La critica musicale è viva?

Che cosa resta della gloriosa tradizone della critica musicale italiana?

MM

19 novembre 2025 • 3 minuti di lettura

Mario Messinis
Mario Messinis

Negli ultimi quarant’anni la critica musicale è cambiata ancor più della vita musicale di cui è specchio. È passata attraverso alti e bassi, a un certo punto sembrava moribonda e invece ora attraversa un nuovo periodo non diciamo splendido ma florido.

Alcuni anni prima del 1985 alcuni dei principali quotidiani avevano cambiato quasi simultaneamente i loro critici musicali ormai molto anziani, talvolta illustri ma legati a vecchie concezioni sia della musica sia del loro compito di critici. Erano invece ancora sulla breccia, sebbene ancora per poco, due critici di pochi anni più giovani, che rispondevano ai nomi di Massimo Mila e Fedele D’Amico, critici musicali rispettivamente della Stampa di Torino e del settimanale L’Espresso, che erano molto diversi per carattere e formazione, per atteggiamento e stile da quei loro colleghi più anziani.
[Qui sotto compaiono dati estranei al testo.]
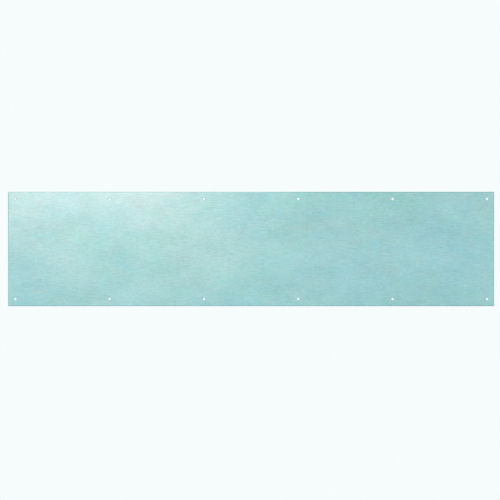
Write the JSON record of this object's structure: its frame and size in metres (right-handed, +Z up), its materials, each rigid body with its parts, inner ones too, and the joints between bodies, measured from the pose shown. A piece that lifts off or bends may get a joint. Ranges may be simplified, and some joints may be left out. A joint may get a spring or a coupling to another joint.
{
  "type": "door kick plate",
  "caption": "Flat rectangular sheet-metal door kick plate with a brushed satin face, bevelled edges and countersunk screw holes along its top and bottom edges.",
  "frame": {"origin": "middle of the back face, which lies on the door", "axes": "+X along the plate's length, to the right seen from the front; +Z up; +Y into the door, so the satin front face looks towards -Y"},
  "size_m": [0.8636, 0.0013, 0.2032],
  "materials": {
    "satin_metal": null
  },
  "bodies": {
    "root": {"kick_plate": "satin_metal"}
  },
  "joints": []
}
Senza porsi su un piedistallo, furono una guida non soltanto musicale ma anche culturale ed etica per i lettori, anche perché usavano un linguaggio meno paludato.

Il loro modo di intendere la critica - la loro personalità era invece unica e irripetibile - è stato adottato e sviluppato dalla successiva generazione di critici, che andò anche oltre. Il quotidiano La Repubblica, fondato da pochi anni, fu tra i primi a portare aria nuova e il suo critico musicale Michelangelo Zurletti introdusse uno stile diverso, esprimendo le proprie idee in modo reciso e intransigente, evitando però di mettersi su un piano diverso dal comune ascoltatore: sembrava il vicino di poltrona che ti esprime le sue opinioni in modo franco e diretto. Anche altri di quella generazione portarono aria nuova nella critica musicale italiana, ognuno con un proprio stile, come Mario Messinis, Lorenzo Arruga (critici rispettivamente del Gazzettino di Venezia e del Giorno) e Mario Bortolotto, una personalità unica per cultura, acume e scrittura, che non collaborò regolarmente con nessuna testata, com’era nel suo carattere irrequieto e insofferente. Bortolotto ebbe il merito di sdoganare la musica contemporanea, che fino ad allora era stata tenuta in gran dispitto dai critici, con rare eccezioni. In questo - seppure partendo da posizioni ideologiche diverse e perfino opposte a quelle di Bortolotto - giocò un ruolo importante anche la critica politicamente impegnata, il cui rappresentante tipico fu Luigi Pestalozza.

Finora abbiamo parlato di un mondo scomparso. Veniamo all’oggi, senza nominare critici ancora in attività, perché potrebbe essere inopportuno. Il quotidiano più diffuso in Italia, il Corriere della Sera, nella sua edizione nazionale dedica alla critica musicale una mezza colonna in un giorno della settimana prestabilito e solo eccezionalmente pubblica altri articoli in occasioni speciali come l’inaugurazione scaligera del giorno di Sant’Ambrogio. Se si sfogliano gli altri quotidiani, la situazione è simile. Quanto ai settimanali, hanno quasi tutti cancellato la loro rubrica di musica “classica”.

Dunque la critica musicale è morta o agonizzante? No, si è spostata sul web e gode più che mai di ottima salute. I superstiti periodici musicali hanno messo in tutto o in parte la loro attività online e sono stati creati molti siti dedicati alla musica, cosicché ora il lettore interessato può leggere molteplici opinioni critiche su un’opera o un concerto e con pochi clic può anche informarsi facilmente (e gratuitamente) su cosa succede nei teatri e nelle sale da concerto di altre città, di altre nazioni e di altri continenti. Quindi la critica di uno spettacolo non è più monopolio di uno o pochi critici, che scrivevano sull’unico quotidiano o nelle grandi città sui due, tre o quattro quotidiani cittadini. Da parte sua il lettore può intervenire per dire la sua sui social. Ma il mondo della comunicazione sta evolvendo così rapidamente che non è possibile prevedere cosa succederà di qui a qualche anno. Auguriamo lunga vita alla critica!